● **What is being asked**: Please set down exactly the lines of the listing below from the line containing "clamp_screw = make_clamp_screw()" through the line containing "obj.data.transform(obj.matrix_world)", both lines included, leaving out all other lines.
------------------------------------------------------------------------
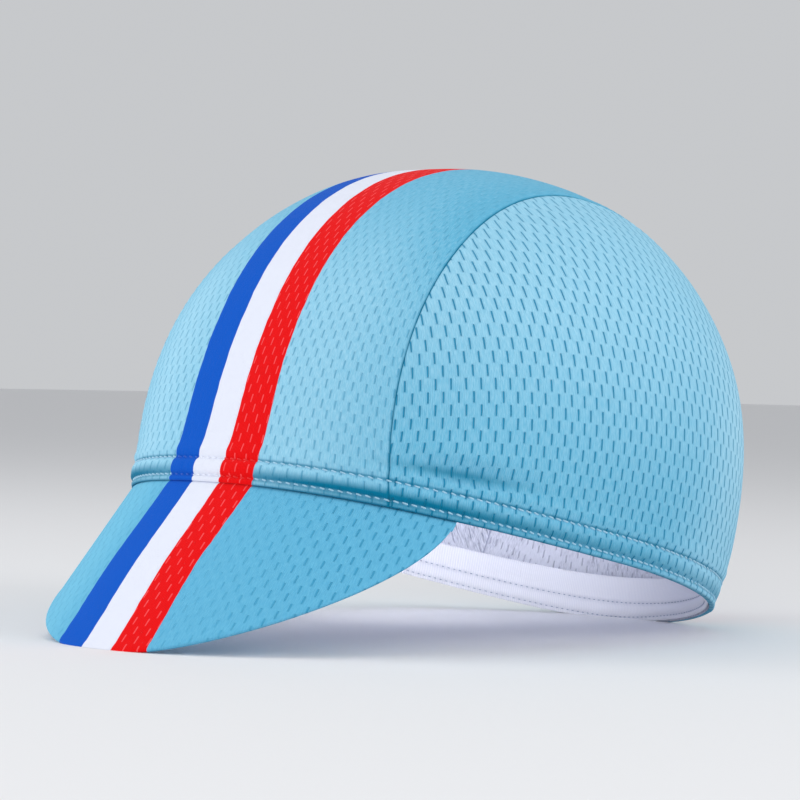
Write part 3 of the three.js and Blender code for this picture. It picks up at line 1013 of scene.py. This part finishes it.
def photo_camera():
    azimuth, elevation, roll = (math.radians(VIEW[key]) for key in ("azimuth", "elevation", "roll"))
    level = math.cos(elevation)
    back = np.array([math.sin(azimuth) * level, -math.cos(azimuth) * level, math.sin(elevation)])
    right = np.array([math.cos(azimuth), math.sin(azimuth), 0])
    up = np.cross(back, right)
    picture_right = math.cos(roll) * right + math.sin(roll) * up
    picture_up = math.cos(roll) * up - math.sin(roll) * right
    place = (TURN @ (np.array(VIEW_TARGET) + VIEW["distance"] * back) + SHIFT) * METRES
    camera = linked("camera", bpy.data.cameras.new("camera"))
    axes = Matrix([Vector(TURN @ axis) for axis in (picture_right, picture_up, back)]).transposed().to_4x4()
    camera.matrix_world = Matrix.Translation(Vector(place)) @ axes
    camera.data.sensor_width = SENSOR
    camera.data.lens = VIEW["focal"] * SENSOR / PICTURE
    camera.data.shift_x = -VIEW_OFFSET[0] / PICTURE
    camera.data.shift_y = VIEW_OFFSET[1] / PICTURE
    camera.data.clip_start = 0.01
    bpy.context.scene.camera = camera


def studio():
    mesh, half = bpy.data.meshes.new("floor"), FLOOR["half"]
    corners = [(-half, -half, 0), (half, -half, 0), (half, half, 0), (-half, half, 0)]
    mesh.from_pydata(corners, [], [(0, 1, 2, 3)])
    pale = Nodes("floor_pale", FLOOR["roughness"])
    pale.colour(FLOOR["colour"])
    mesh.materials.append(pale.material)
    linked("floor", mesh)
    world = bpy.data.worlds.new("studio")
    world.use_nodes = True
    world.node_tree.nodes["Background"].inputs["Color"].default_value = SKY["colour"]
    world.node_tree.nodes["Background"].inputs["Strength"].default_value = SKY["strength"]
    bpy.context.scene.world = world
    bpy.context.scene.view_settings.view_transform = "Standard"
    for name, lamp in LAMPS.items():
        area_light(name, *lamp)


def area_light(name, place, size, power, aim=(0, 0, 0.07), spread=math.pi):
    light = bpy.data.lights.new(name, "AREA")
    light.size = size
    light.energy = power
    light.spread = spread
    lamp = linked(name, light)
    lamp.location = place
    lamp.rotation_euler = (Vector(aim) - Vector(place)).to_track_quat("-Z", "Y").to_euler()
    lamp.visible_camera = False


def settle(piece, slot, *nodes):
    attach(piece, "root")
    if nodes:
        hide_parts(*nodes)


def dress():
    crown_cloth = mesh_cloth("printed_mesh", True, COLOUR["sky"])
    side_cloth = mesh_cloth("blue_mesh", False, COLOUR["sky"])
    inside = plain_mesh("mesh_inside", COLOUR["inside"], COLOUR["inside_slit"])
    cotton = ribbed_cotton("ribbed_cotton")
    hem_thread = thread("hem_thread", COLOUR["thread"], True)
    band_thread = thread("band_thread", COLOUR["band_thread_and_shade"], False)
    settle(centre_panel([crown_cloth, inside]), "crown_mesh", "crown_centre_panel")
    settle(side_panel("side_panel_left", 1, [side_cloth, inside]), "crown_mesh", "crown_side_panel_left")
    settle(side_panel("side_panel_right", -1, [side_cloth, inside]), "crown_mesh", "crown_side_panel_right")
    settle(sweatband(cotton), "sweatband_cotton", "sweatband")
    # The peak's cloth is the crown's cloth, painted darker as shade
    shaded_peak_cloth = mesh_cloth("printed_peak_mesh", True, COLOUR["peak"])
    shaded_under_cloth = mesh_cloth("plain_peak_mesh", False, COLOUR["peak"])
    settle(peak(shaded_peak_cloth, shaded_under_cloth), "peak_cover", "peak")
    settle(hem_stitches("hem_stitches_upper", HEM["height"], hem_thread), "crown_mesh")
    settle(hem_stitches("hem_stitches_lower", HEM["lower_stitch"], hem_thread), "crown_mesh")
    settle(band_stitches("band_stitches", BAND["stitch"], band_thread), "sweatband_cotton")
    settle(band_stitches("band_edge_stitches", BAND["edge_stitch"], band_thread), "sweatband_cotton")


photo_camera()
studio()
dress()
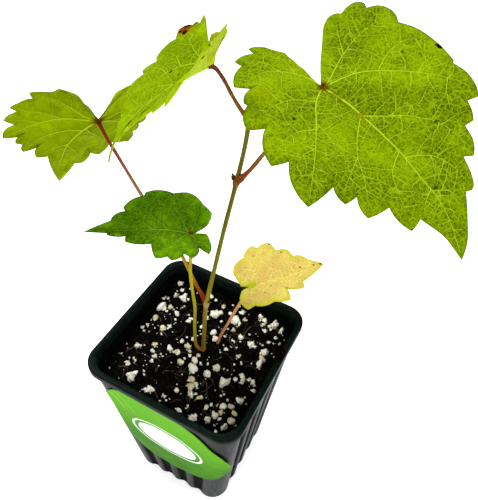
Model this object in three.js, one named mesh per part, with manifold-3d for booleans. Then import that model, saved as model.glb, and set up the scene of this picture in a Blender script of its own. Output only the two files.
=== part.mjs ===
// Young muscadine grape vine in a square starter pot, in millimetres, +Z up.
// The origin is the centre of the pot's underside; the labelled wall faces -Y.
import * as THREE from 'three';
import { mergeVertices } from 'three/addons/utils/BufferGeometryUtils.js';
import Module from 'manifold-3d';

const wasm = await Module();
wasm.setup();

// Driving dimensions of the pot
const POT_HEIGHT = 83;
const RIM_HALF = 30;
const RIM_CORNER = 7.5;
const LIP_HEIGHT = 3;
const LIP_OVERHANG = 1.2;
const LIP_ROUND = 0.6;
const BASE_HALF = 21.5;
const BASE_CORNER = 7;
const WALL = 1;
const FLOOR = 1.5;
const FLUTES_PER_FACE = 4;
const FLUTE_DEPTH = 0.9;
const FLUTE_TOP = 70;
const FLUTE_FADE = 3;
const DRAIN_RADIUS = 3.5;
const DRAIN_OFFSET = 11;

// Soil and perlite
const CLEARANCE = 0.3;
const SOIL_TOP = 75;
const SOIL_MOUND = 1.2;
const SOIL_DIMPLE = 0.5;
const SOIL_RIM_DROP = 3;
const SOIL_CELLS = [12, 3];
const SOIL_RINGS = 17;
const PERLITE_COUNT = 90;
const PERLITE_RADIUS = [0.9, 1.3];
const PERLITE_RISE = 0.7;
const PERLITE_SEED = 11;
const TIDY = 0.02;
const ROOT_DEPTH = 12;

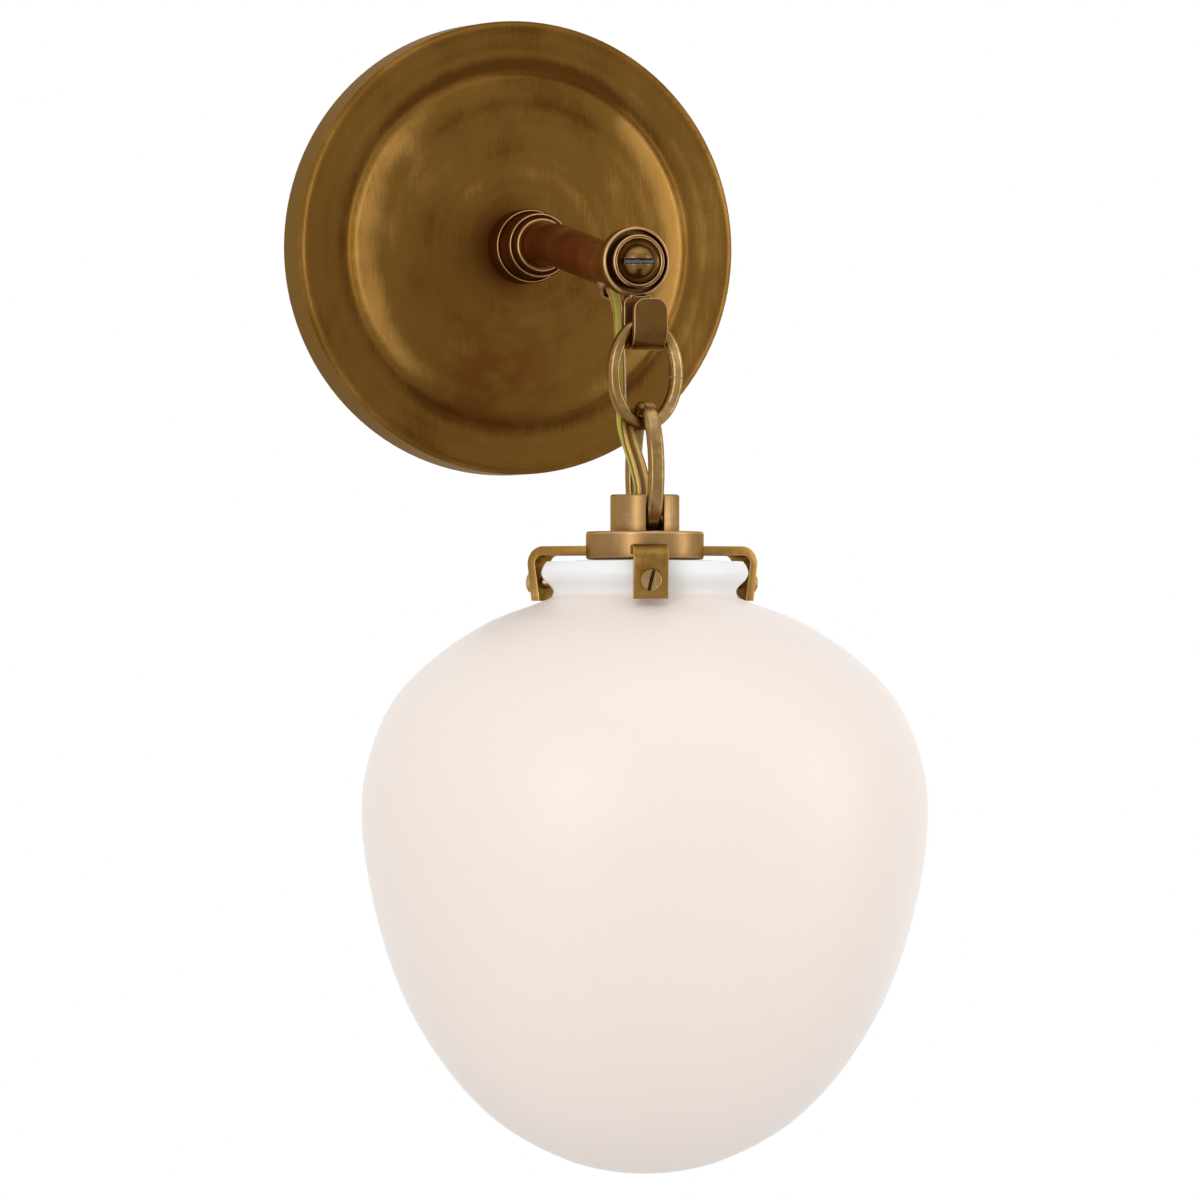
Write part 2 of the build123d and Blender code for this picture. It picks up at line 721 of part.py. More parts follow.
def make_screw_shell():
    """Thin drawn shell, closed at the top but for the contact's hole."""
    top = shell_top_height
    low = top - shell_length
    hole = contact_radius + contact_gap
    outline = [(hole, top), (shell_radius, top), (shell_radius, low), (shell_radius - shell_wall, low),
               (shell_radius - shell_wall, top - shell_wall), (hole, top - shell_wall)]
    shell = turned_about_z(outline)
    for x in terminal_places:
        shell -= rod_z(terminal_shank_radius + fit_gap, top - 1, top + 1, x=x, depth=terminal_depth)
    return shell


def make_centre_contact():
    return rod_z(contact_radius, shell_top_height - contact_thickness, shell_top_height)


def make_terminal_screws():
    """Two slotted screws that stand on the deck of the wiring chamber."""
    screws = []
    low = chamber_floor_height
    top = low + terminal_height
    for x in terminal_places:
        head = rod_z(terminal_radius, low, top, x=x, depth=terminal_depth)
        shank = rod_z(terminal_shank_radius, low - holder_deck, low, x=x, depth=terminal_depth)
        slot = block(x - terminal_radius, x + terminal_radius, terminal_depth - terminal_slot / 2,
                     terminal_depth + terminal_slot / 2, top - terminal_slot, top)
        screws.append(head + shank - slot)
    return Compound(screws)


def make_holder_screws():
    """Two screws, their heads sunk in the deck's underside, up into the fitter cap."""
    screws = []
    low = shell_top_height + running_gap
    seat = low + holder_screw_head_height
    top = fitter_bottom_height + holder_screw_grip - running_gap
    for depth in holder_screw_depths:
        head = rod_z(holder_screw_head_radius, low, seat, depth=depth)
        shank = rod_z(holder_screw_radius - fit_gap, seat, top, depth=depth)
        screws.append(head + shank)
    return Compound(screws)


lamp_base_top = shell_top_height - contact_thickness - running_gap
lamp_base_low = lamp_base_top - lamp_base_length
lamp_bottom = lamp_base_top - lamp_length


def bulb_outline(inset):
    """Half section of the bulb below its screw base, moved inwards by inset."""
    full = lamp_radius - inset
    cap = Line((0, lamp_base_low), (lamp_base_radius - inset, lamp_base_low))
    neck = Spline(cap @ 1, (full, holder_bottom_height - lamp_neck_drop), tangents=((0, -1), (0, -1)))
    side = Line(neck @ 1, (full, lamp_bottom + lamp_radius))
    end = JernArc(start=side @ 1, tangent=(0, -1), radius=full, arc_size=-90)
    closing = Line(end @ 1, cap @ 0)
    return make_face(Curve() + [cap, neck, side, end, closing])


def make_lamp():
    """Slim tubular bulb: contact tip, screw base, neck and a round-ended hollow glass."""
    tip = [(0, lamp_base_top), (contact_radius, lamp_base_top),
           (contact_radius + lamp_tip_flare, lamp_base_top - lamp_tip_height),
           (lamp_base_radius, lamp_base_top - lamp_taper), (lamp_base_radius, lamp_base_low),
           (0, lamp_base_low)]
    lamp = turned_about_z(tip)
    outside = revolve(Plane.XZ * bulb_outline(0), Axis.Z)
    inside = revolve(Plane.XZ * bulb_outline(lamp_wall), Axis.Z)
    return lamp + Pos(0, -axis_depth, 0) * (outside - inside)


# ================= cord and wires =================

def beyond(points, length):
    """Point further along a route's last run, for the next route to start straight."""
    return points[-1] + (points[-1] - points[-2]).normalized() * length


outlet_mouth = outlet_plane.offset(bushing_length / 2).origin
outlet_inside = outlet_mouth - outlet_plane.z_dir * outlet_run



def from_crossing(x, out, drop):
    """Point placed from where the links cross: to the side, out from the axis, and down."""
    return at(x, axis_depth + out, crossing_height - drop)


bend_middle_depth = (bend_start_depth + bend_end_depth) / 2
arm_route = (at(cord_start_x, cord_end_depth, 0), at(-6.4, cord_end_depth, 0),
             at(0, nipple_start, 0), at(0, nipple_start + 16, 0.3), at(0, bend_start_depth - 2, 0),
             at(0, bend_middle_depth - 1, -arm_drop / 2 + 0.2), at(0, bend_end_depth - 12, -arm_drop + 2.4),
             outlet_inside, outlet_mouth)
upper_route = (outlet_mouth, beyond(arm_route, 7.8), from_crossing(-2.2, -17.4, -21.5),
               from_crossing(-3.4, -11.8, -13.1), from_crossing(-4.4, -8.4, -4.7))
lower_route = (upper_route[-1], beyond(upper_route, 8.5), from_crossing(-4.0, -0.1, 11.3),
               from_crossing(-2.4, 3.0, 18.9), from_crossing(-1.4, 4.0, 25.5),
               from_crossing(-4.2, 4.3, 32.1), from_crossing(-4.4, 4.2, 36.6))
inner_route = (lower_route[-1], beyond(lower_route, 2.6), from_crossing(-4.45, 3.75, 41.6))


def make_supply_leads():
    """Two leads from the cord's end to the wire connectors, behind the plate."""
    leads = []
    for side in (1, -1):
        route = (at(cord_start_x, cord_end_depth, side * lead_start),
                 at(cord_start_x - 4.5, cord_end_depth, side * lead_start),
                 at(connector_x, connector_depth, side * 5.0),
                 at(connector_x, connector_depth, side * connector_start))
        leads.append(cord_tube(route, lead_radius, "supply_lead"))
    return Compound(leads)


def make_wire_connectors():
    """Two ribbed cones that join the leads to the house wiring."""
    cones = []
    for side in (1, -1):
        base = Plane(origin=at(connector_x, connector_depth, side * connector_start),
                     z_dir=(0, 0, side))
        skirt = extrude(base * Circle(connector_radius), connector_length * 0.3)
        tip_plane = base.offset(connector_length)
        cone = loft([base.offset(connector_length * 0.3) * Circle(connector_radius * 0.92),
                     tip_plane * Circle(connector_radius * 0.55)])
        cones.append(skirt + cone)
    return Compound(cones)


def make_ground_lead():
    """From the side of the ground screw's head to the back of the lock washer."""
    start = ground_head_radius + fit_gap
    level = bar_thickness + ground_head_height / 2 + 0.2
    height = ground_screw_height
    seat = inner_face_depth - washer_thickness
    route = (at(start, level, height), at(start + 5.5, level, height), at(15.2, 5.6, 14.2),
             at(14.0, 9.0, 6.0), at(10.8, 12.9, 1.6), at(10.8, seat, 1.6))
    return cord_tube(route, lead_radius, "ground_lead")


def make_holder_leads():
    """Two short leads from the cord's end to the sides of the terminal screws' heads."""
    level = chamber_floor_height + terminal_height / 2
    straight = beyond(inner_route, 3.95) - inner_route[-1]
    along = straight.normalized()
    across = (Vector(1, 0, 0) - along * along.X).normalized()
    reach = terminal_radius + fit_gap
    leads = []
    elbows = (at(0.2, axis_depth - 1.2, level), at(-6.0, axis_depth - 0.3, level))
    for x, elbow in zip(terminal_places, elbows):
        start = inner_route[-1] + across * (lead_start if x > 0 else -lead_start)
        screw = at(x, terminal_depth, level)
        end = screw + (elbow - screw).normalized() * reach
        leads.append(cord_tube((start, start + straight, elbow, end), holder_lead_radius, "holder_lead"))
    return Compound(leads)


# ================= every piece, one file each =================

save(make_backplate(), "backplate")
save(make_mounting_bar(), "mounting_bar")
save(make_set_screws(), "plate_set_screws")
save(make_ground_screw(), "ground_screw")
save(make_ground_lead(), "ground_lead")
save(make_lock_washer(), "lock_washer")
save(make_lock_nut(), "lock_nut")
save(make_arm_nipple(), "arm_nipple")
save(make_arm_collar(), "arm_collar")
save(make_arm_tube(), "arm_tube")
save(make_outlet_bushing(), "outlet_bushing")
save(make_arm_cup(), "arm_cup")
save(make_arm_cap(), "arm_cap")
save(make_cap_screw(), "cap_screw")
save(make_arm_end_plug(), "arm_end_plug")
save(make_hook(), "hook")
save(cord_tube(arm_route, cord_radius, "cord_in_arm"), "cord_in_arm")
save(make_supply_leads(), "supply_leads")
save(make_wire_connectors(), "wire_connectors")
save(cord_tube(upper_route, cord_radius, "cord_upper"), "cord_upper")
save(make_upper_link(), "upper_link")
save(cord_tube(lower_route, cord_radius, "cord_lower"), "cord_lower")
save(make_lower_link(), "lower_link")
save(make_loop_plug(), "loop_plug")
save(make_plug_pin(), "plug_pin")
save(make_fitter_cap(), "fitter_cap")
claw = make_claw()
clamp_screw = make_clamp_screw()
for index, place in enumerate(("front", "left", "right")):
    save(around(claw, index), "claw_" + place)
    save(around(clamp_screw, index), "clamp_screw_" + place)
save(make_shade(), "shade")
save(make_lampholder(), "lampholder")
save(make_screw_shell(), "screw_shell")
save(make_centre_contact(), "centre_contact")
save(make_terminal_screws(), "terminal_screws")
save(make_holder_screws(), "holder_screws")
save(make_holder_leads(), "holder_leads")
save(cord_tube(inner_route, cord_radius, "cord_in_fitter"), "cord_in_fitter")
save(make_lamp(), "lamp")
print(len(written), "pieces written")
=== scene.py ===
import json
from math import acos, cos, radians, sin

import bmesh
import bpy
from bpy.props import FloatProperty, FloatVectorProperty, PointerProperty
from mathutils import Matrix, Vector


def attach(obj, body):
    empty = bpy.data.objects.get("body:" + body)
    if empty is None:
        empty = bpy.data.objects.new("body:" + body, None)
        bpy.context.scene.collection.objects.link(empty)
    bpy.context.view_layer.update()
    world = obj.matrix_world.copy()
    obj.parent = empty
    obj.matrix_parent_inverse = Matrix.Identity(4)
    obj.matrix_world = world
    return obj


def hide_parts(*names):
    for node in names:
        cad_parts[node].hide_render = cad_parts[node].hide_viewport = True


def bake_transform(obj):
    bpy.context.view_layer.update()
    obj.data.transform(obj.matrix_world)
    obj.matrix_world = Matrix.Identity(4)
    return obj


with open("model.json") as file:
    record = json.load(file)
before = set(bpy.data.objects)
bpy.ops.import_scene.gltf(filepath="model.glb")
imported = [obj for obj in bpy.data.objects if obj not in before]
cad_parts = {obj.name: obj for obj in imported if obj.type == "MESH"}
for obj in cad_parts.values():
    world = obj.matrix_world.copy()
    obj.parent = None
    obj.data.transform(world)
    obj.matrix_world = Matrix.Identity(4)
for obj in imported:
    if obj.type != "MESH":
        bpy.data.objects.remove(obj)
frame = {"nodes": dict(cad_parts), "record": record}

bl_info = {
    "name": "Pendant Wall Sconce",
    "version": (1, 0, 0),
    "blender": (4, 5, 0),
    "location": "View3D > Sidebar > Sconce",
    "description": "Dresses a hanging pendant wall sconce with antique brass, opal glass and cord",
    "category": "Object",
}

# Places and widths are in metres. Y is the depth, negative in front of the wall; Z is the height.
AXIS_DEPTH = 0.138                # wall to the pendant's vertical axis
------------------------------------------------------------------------
● **Final result**:
clamp_screw = make_clamp_screw()
for index, place in enumerate(("front", "left", "right")):
    save(around(claw, index), "claw_" + place)
    save(around(clamp_screw, index), "clamp_screw_" + place)
save(make_shade(), "shade")
save(make_lampholder(), "lampholder")
save(make_screw_shell(), "screw_shell")
save(make_centre_contact(), "centre_contact")
save(make_terminal_screws(), "terminal_screws")
save(make_holder_screws(), "holder_screws")
save(make_holder_leads(), "holder_leads")
save(cord_tube(inner_route, cord_radius, "cord_in_fitter"), "cord_in_fitter")
save(make_lamp(), "lamp")
print(len(written), "pieces written")
=== scene.py ===
import json
from math import acos, cos, radians, sin

import bmesh
import bpy
from bpy.props import FloatProperty, FloatVectorProperty, PointerProperty
from mathutils import Matrix, Vector


def attach(obj, body):
    empty = bpy.data.objects.get("body:" + body)
    if empty is None:
        empty = bpy.data.objects.new("body:" + body, None)
        bpy.context.scene.collection.objects.link(empty)
    bpy.context.view_layer.update()
    world = obj.matrix_world.copy()
    obj.parent = empty
    obj.matrix_parent_inverse = Matrix.Identity(4)
    obj.matrix_world = world
    return obj


def hide_parts(*names):
    for node in names:
        cad_parts[node].hide_render = cad_parts[node].hide_viewport = True


def bake_transform(obj):
    bpy.context.view_layer.update()
    obj.data.transform(obj.matrix_world)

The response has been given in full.